Sofía Coppola escribió "Perdidos en Tokio": es perfectamente capaz de escribir conversaciones inolvidables, de esas que dejan el amor sin lugar a dudas, esas que muestran por qué dos personas tenían que encontrarse
Otra cosa que pensé, que le da a la película una actualidad muy específica, es el modo en que Coppola muestra toda esa parafernalia (la mística de la femineidad) a lo largo de la película, vinculada tanto al juego de una niña que disfruta de maquillarse como lo disfrutan muchas nenas como a la dominación que ejerce Elvis sobre ella eligiéndole la ropa y el peinado, convirtiéndola en su muñequita perfecta: en una época en que parece que las dos posiciones disponibles sobre la industria de la moda y la belleza son a favor o en contra y son mutuamente excluyentes (o bien es divertida, y no me hace ni menos feminista ni menos independiente; o bien es nociva, hace daño y deberíamos combatirla), la intervención sottovoce de Sofía Coppola es mostrar que es las dos cosas, y que una cara no existe sin la otra: ponerte linda es divertido no porque sea una manualidad cualquiera, sino en parte también por lo que produce en la mirada masculina y el placer que nos produce ser objetos de deseo; como casi todo en esta vida, es divertido porque te hace mal, y no tendría tanto potencial de hacerte mal si no fuera tan divertido.
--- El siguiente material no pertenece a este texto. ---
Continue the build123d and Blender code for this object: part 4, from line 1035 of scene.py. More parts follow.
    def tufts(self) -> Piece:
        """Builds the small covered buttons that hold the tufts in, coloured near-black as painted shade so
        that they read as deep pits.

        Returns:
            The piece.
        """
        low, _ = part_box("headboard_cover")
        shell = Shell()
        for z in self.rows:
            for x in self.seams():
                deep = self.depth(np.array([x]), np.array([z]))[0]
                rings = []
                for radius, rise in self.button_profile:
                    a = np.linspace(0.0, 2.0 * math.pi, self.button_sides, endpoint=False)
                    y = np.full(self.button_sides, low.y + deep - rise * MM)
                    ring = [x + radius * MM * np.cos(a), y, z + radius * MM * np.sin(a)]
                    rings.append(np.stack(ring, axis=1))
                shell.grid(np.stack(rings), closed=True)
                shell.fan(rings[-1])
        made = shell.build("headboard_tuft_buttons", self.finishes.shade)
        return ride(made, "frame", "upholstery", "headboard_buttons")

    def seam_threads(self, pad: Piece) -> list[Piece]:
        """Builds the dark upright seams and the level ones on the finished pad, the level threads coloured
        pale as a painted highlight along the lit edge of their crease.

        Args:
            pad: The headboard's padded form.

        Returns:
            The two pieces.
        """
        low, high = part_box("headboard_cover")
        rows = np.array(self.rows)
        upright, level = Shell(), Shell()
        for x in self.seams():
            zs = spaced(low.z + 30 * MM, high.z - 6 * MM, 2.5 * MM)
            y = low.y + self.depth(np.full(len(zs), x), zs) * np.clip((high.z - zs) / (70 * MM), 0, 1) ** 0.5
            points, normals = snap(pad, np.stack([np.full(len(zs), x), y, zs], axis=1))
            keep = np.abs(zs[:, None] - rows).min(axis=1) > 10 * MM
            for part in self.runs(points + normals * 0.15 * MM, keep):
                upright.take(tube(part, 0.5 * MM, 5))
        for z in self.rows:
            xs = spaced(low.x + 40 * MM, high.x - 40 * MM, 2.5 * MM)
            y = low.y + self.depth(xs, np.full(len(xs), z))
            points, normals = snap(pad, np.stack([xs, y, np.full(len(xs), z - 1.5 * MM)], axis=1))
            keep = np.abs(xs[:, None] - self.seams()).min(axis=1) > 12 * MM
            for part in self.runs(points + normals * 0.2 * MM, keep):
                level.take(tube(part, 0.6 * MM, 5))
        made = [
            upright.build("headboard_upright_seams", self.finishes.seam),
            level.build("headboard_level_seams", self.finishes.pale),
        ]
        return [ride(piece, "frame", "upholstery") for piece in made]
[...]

Es una crítica mucho más lúcida al feminismo liberal de “yo me hago lo que quiero y eso no tiene ninguna importancia” que muchas otras más explícitas que circulan hoy en diversos textos y obras feministas
Pero más allá de lo que logra mostrar la película sobre la belleza y sobre las relaciones de poder, creo que lo que más me impactó es lo inteligente que es sobre el amor. Sofía Coppola escribió Perdidos en Tokio: es perfectamente capaz de escribir conversaciones inolvidables, de esas que dejan al amor sin lugar a dudas, esas que muestran por qué dos personas tenían que encontrarse, por qué son especiales y únicas la una para la otra más allá de lo sexual, más allá de las parejas y sus circunstancias, más allá de todo lo que no sea eso que pasa entre dos personas cuando simplemente se entienden.
Pero en Priscilla no hay ninguna conversación así: no hay nada que nos haga pensar que Elvis y Priscilla son el uno para el otro, nada que ponga en evidencia que hablamos de una historia de amor culturalmente icónica, salvo el hecho de que ellos lo creen con fervor. Él le dice que ella lo entiende como nadie, pero nunca queda claro qué entiende ella más allá de que él se siente solo (cosa que le dice explícitamente); ella no parece entender demasiado sobre su música o el cine que hace o quiere hacer, nunca le dice nada particularmente ingenioso; nunca los vemos compartir un gusto o una idea, no los vemos encontrarse en nada más que en las ganas desesperadas de encontrarse.
No queda claro (otra vez: Sofia Coppola no opina) si la película piensa que estas dos personas sencillamente no estaban enamoradas, que estaban enamoradas de espejismos, ella del ídolo, él de la niña eterna, o si todos los amores son exactamente eso, amores de fantasmas; yo creo que hay mucho de lo primero en la película, pero también una inquietud sobre lo segundo, y así, en otro rasgo rabiosamente actual y pertinente de Priscilla, una pregunta por la posibilidad del amor en un mundo que quiere que todo sea siempre de verdad, un mundo que le tiene tolerancia cero a la fantasía.